Phoneme repetition – as word repetition, but with phonemes (‘oo, v, s, er, d’). Note that phonologically similar lists will be much more difficult (e.g. ‘p, b, k, d, t’)

Letter name repetition – as word repetition, but with letter names.

Digit repetition – as word repetition, but with digits. About one per second is the maximum difficulty for short sequences. Slightly faster or slower rates are both, generally, easier to remember, but dyslexics tend to find a slower sequence harder (because their rehearsal processes in working memory are deficient).

A good computer program for developing auditory sequential memory is Mastering Memory.

Developing phonic decoding skills

For the reasons explained above, the student who displays major difficulties in auditory memory is likely to have problems in acquiring effective phonic skills. The recommendation here would be for a highly-structured multisensory phonic approach to literacy learning. This should not only provide ample practice to compensate for memory weakness but should also make use of the student’s strong visual skills in order to reinforce learning and help to maintain confidence.

Examples of well-structured multisensory phonics schemes suitable for students with dyslexic difficulties include Alpha to Omega, Toe by Toe, The Bangor Dyslexia Teaching System, The Phonics Handbook, Sound Linkage, Spelling Made Easy, The Hickey Multisensory Language Course, Star Track Readingand Spelling, Sounds-Write and Sound Discovery.

Good computer software for practising phonic skills includes: Wordshark 5, Talking Animated Alphabet, Nessy and Lexia

Developing visual memory

It is widely acknowledged that the predominant problems found in dyslexic students are phonological rather than visual. Indeed, dyslexic individuals often have excellent visual skills. Nevertheless, teachers and educational psychologists are not infrequently confronted by cases of young students who appear to have inordinate difficulties in remembering various types of information presented visually. With students under eight years, this will tend to show up on Rapid in the results of the visual-verbal sequential memory subtest (Crayons).

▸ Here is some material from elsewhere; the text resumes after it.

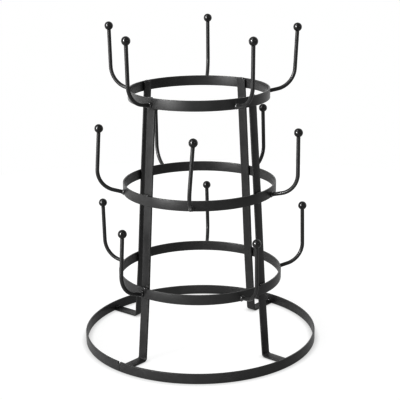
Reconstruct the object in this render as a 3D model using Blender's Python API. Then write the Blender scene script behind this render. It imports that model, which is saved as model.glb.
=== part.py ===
"""Mug tree: three hoops on four splayed legs over a wide base hoop, with five bent wire
pegs on each upper hoop and a ball knob on the tip of every peg.

Metres, +Z up.  The origin is the centre of the base hoop at the level that it stands on.
Angles run counter-clockwise from +X, and the front of the stand faces -Y.
"""

import math

import bmesh
import bpy
from mathutils import Matrix, Vector

MM = 0.001

# Stock: one flat strip for the hoops and the legs, one round wire for the pegs.
STRIP_WIDTH = 12.3 * MM
STRIP_THICKNESS = 2 * MM
WIRE_RADIUS = 2.25 * MM
BALL_RADIUS = 5.25 * MM

# Clearance between pieces that touch, and round the wire in its ball's socket.
GAP = 0.3 * MM
SOCKET_CLEARANCE = 0.4 * MM

# Hoops: outer radius, and height of the upper edge.
BASE_RING = (146 * MM, STRIP_WIDTH)
LOWER_RING = (102 * MM, 92.5 * MM)
MIDDLE_RING = (94.5 * MM, 205.5 * MM)
TOP_RING = (86 * MM, 321 * MM)

# The welded frame is a little out of true: how far it drifts in X and in Y on its way up,
# as a share of the height.  The base hoop lies flat and the other hoops stay level.
DRIFT = Vector((0.005, 0.004))

# Legs: inside the hoops, splayed outward, bent into a foot that runs to the base hoop.
# Directions from the axis in degrees; they are nearly square, but not quite.
LEG_DIRECTIONS = {
    "leg_front_left": -132,
    "leg_front_right": -41,
    "leg_back_right": 49,
    "leg_back_left": 141.5,
}
LEG_TOP_BELOW_RING_EDGE = 1 * MM
LEG_HEEL_RADIUS = 105.5 * MM
LEG_BEND_RADIUS = 3.5 * MM
LEG_BEND_STEPS = 6
FOOT_LIFT = 0.5 * MM

# Peg wire: a short straight run out of the hoop, one bend, and a long upright.
PEG_RISE = math.radians(12)
PEG_RUN = 12.3 * MM
PEG_BEND_RADIUS = 26.4 * MM
PEG_BEND_ANGLE = math.radians(77)
PEG_BEND_STEPS = 10
PEG_UPRIGHT = 50 * MM

# Five pegs stand evenly round each upper hoop.  Every hoop is turned half round from the one
# above it, so its pegs stand between that hoop's pegs.  Their welds sit a little below the
# middle of the strip.
PEGS_PER_HOOP = 5
PEG_SPACING = 360 / PEGS_PER_HOOP
FIRST_PEG = 84
HOOP_TURN = 180
PEG_LIFT = -2.5 * MM

# Pegs that stand visibly off true: turn round the hoop, sideways lean and outward lean, in
# whole degrees.
OFF_TRUE_PEGS = {
    "top_peg_5": (0, 0, 2),
    "middle_peg_1": (0, -4, -10),
    "middle_peg_2": (0, 0, -1),
    "middle_peg_3": (0, 0, -3),
    "middle_peg_4": (-4, 0, 0),
    "middle_peg_5": (0, 0, -5),
    "lower_peg_1": (1, -1, 0),
    "lower_peg_3": (-2, 2, -7),
    "lower_peg_4": (-1, 1, 0),
    "lower_peg_5": (0, 0, -2),
}

# Black powder coat: grey level and roughness.
RING_COAT = (0.022, 0.42)
LEG_COAT = (0.024, 0.45)
WIRE_COAT = (0.018, 0.38)
BALL_COAT = (0.015, 0.32)

RING_SEGMENTS = 96
BALL_SEGMENTS = 18
BALL_RINGS = 10
WIRE_BEVEL_RESOLUTION = 2
SMOOTH_ANGLE = math.radians(40)
ON_AXIS = 1e-9


def clear_scene():
    for obj in list(bpy.data.objects):
        bpy.data.objects.remove(obj, do_unlink=True)


def coat(name, grey, roughness):
    """Black powder coat over steel."""
    material = bpy.data.materials.new(name)
    material.use_nodes = True
    shader = material.node_tree.nodes["Principled BSDF"]
    shader.inputs["Base Color"].default_value = (grey, grey, grey, 1)
    shader.inputs["Roughness"].default_value = roughness
    shader.inputs["Metallic"].default_value = 0
    return material


def add_object(name, data, material):
    if not data.materials:
        data.materials.append(material)
    obj = bpy.data.objects.new(name, data)
    bpy.context.scene.collection.objects.link(obj)
    return obj


def finish_mesh(bm, name):
    bmesh.ops.recalc_face_normals(bm, faces=bm.faces)
    mesh = bpy.data.meshes.new(name)
    bm.to_mesh(mesh)
    bm.free()
    mesh.shade_smooth()
    mesh.set_sharp_from_angle(angle=SMOOTH_ANGLE)
    return mesh


def arc(centre, radius, start, end, steps):
    """Points (radius from axis, height) along an arc, ends included."""
    points = []
    for step in range(steps + 1):
        angle = start + (end - start) * step / steps
        points.append(centre + radius * Vector((math.cos(angle), math.sin(angle))))
    return points


def lathe(name, profile, segments, closed):
    """Turn a profile of (radius, height) points round Z.

    A closed profile gives a hoop.  An open one starts and ends on the axis.
    """
    bm = bmesh.new()
    loops = []
    for radius, height in profile:
        if radius < ON_AXIS:
            loops.append([bm.verts.new((0, 0, height))] * segments)
            continue
        loop = []
        for segment in range(segments):
            angle = 2 * math.pi * segment / segments
            loop.append(bm.verts.new((radius * math.cos(angle), radius * math.sin(angle), height)))
        loops.append(loop)
    last = len(loops) if closed else len(loops) - 1
    for row in range(last):
        below, above = loops[row], loops[(row + 1) % len(loops)]
        for segment in range(segments):
            after = (segment + 1) % segments
            corners = [below[segment], below[after], above[after], above[segment]]
            bm.faces.new(list(dict.fromkeys(corners)))
    return finish_mesh(bm, name)


def ring_centre(ring):
    """Where the middle of a hoop stands, in plan."""
    _, upper = ring
    return (DRIFT * (upper - STRIP_WIDTH)).to_3d()


def make_ring(name, ring, material):
    outer, upper = ring
    inner = outer - STRIP_THICKNESS
    lower = upper - STRIP_WIDTH
    profile = ((inner, lower), (outer, lower), (outer, upper), (inner, upper))
    hoop = add_object(name, lathe(name, profile, RING_SEGMENTS, closed=True), material)
    hoop.location = ring_centre(ring)


def reach_inside(ring):
    """How far out a flat face as wide as the strip can stand inside a hoop."""
    outer, _ = ring
    inner = outer - STRIP_THICKNESS - GAP
    return math.sqrt(inner ** 2 - (STRIP_WIDTH / 2) ** 2)


def leg_centre_line():
    """Middle of the strip, as (radius, height) points from its top to the end of its foot."""
    welds = []
    for ring in (TOP_RING, MIDDLE_RING, LOWER_RING):
        _, upper = ring
        welds.append(Vector((reach_inside(ring) - STRIP_THICKNESS / 2, upper - STRIP_WIDTH)))
    slope = (welds[0].x - welds[1].x) / (welds[0].y - welds[1].y)
    height = STRIP_WIDTH - LEG_TOP_BELOW_RING_EDGE
    top = welds[0] + Vector((slope * height, height))

    heel = Vector((LEG_HEEL_RADIUS, FOOT_LIFT + STRIP_THICKNESS / 2))
    down = (heel - welds[-1]).normalized()
    turn = math.pi / 2 - math.atan2(down.x, -down.y)
    setback = LEG_BEND_RADIUS * math.tan(turn / 2)
    centre = heel + Vector((setback, LEG_BEND_RADIUS))
    bend = arc(centre, LEG_BEND_RADIUS, -math.pi / 2 - turn, -math.pi / 2, LEG_BEND_STEPS)
    toe = Vector((reach_inside(BASE_RING), heel.y))
    return [top, *welds, *bend, toe]


def offset_line(points, distance):
    """The line moved sideways by distance, with mitred corners."""
    runs = [(end - start).normalized() for start, end in zip(points, points[1:])]
    moved = []
    for index, point in enumerate(points):
        behind = runs[max(index - 1, 0)]
        ahead = runs[min(index, len(runs) - 1)]
        along = (ahead + behind).normalized()
        side = Vector((-along.y, along.x))
        moved.append(point + side * distance / along.dot(ahead))
    return moved


def leg_mesh(name, direction):
    """Flat strip: the outline seen from the side, extruded to the strip's width, then turned
    to its direction and moved by the drift of the frame."""
    line = leg_centre_line()
    outer_side = offset_line(line, STRIP_THICKNESS / 2)
    inner_side = offset_line(line, -STRIP_THICKNESS / 2)
    outline = outer_side + inner_side[::-1]
    half = STRIP_WIDTH / 2
    bm = bmesh.new()
    near = [bm.verts.new((point.x, -half, point.y)) for point in outline]
    far = [bm.verts.new((point.x, half, point.y)) for point in outline]
    count = len(outline)
    for index in range(count):
        after = (index + 1) % count
        bm.faces.new((near[index], near[after], far[after], far[index]))
    for index in range(len(line) - 1):
        across = count - 1 - index
        for side in (near, far):
            bm.faces.new((side[index], side[index + 1], side[across - 1], side[across]))
    for vertex in bm.verts:
        vertex.co.rotate(Matrix.Rotation(direction, 3, "Z"))
        vertex.co += (DRIFT * vertex.co.z).to_3d()
    return finish_mesh(bm, name)


def make_legs(material):
    for name, direction in LEG_DIRECTIONS.items():
        add_object(name, leg_mesh(name, math.radians(direction)), material)


def peg_centre_line():
    """Middle of the wire, as (radius, height) points from the weld to its tip."""
    run = PEG_RUN * Vector((math.cos(PEG_RISE), math.sin(PEG_RISE)))
    centre = run + PEG_BEND_RADIUS * Vector((-math.sin(PEG_RISE), math.cos(PEG_RISE)))
    first = PEG_RISE - math.pi / 2
    bend = arc(centre, PEG_BEND_RADIUS, first, first + PEG_BEND_ANGLE, PEG_BEND_STEPS)
    upright = PEG_RISE + PEG_BEND_ANGLE
    tip = bend[-1] + PEG_UPRIGHT * Vector((math.cos(upright), math.sin(upright)))
    return [Vector((0, 0)), *bend, tip]


def peg_curve():
    curve = bpy.data.curves.new("peg_wire", "CURVE")
    curve.dimensions = "3D"
    curve.bevel_depth = WIRE_RADIUS
    curve.bevel_resolution = WIRE_BEVEL_RESOLUTION
    curve.use_fill_caps = True
    curve.render_resolution_u = 0
    line = peg_centre_line()
    spline = curve.splines.new("POLY")
    spline.points.add(len(line) - 1)
    for point, place in zip(spline.points, line):
        point.co = (place.x, 0, place.y, 1)
    spline.use_smooth = True
    return curve


def ball_mesh():
    """Ball with a blind socket for the wire, centred on the ball, socket facing down."""
    socket = WIRE_RADIUS + SOCKET_CLEARANCE
    mouth = -math.acos(socket / BALL_RADIUS)
    outside = arc(Vector((0, 0)), BALL_RADIUS, mouth, math.pi / 2, BALL_RINGS)
    outside[-1].x = 0
    profile = [(0, GAP), (socket, GAP), *outside]
    return lathe("ball", profile, BALL_SEGMENTS, closed=False)


def make_pegs(tier, ring, first_peg, wire, ball, wire_coat, ball_coat):
    """Five wires on one hoop, each with a ball on its tip."""
    outer, upper = ring
    tip = peg_centre_line()[-1]
    upright = PEG_RISE + PEG_BEND_ANGLE
    for number in range(1, PEGS_PER_HOOP + 1):
        turn, sideways, outward = OFF_TRUE_PEGS.get(f"{tier}_peg_{number}", (0, 0, 0))
        azimuth = bpy.data.objects.new(f"{tier}_azimuth_{number}", None)
        azimuth.location = ring_centre(ring)
        azimuth.rotation_euler.z = math.radians(first_peg + (number - 1) * PEG_SPACING + turn)
        bpy.context.scene.collection.objects.link(azimuth)

        # The tilted end of the wire stands off the strip by what its rim gains.
        stand_off = GAP + WIRE_RADIUS * abs(math.sin(PEG_RISE - math.radians(outward)))
        peg = add_object(f"{tier}_peg_{number}", wire, wire_coat)
        peg.parent = azimuth
        peg.location = (outer + stand_off, 0, upper - STRIP_WIDTH / 2 + PEG_LIFT)
        peg.rotation_euler = (math.radians(sideways), math.radians(outward), 0)

        knob = add_object(f"{tier}_ball_{number}", ball, ball_coat)
        knob.parent = peg
        knob.location = (tip.x, 0, tip.y)
        knob.rotation_euler.y = math.pi / 2 - upright


def main():
    clear_scene()
    ring_coat = coat("ring_coat", *RING_COAT)
    leg_coat = coat("leg_coat", *LEG_COAT)
    wire_coat = coat("wire_coat", *WIRE_COAT)
    ball_coat = coat("ball_coat", *BALL_COAT)

    make_ring("base_ring", BASE_RING, ring_coat)
    make_ring("lower_ring", LOWER_RING, ring_coat)
    make_ring("middle_ring", MIDDLE_RING, ring_coat)
    make_ring("top_ring", TOP_RING, ring_coat)
    make_legs(leg_coat)

    wire = peg_curve()
    ball = ball_mesh()
    tiers = (("top", TOP_RING), ("middle", MIDDLE_RING), ("lower", LOWER_RING))
    for level, (tier, ring) in enumerate(tiers):
        first_peg = FIRST_PEG + level * HOOP_TURN
        make_pegs(tier, ring, first_peg, wire, ball, wire_coat, ball_coat)


main()
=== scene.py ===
import math

import bmesh
import bpy
import numpy as np
from mathutils import Matrix, Vector, noise


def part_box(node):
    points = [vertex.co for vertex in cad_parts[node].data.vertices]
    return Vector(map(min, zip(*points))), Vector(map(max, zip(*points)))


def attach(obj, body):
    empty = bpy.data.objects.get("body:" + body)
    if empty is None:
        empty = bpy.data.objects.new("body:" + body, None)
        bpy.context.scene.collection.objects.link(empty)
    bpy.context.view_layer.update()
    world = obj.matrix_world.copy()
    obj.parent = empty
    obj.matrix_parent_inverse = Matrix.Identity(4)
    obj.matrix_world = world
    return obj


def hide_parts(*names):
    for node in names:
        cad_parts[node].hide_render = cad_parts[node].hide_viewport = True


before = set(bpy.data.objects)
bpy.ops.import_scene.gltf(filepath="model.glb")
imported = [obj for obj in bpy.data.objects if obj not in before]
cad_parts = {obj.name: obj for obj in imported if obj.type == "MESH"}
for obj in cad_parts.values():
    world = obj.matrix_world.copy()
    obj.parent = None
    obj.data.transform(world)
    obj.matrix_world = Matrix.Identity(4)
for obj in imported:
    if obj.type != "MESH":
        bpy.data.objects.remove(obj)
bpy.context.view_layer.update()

# Looks of the mug tree.  Metres, +Z up, front towards -Y.  The hoops, legs, pegs and balls
# stand for the CAD solids of the same name with finer meshes, placed where the frame has them.
# The weld beads and hoop seams ride on the frame as extra detail.

MM = 0.001

TIERS = ("top", "middle", "lower")
UPPER_RINGS = ("top_ring", "middle_ring", "lower_ring")
RINGS = (*UPPER_RINGS, "base_ring")
LEGS = ("leg_front_left", "leg_front_right", "leg_back_right", "leg_back_left")
PEGS_PER_TIER = 5

STRIP_WIDTH = 12.3 * MM
STRIP_THICKNESS = 2 * MM
STRIP_EDGE_RADIUS = 0.5 * MM
GAP = 0.3 * MM
WIRE_RADIUS = 2.25 * MM
BALL_RADIUS = 5.25 * MM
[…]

Structured phonics work, with ample practice (over-learning), will compensate for visual memory weaknesses. A multisensory approach is strongly recommended, building on any auditory and kinaesthetic strengths (see Developing phonic decoding skills).

The following are suggested training activities for students with poor visual memory or poor visual-verbal sequential memory:

Find the missing part – create pictures of everyday things with parts of the pictures missing (e.g. doll with one arm, table with only three legs) and ask the student to identify what is missing. To do this the student has to recall visual images of the relevant objects.

What’s wrong here – use pictures of everyday things with parts of the pictures wrong (e.g. house with the door halfway up the wall; person with feet pointing backwards instead of forwards) and ask the student to identify what is wrong. To do this the student has to recall visual images of the relevant objects.

Kim’s game – place an array of familiar objects on a tray (or picture of an array of objects). The student scans this for two minutes (or whatever period of time is appropriate) and then has to remember as many as possible.

Symbols – show the student a sequence of symbols, letters or shapes of increasing length, and then jumble them up and the student has to rearrange them in the correct order.

Who lives here? – make a set of pictures of people (these may be cut from magazines) and a set of houses of different colours, or different appearance in some way. The people are matched with the houses, and then jumbled up. The student has to rearrange them in the correct relationship. If the people are given names then the task relies more on visual-verbal integration.

Pelmanism – put pairs of cards upside down and jumble them up. Pelmanism is a game of remembering matching pairs of cards from a set, when cards are individually turned over and then turned back. The student has to remember where the other one of the pair is, and if both are located these are removed from the set, and so on.

Card games – e.g. Snap, Happy Families.

A good computer program for developing visual memory skills is Mastering Memory.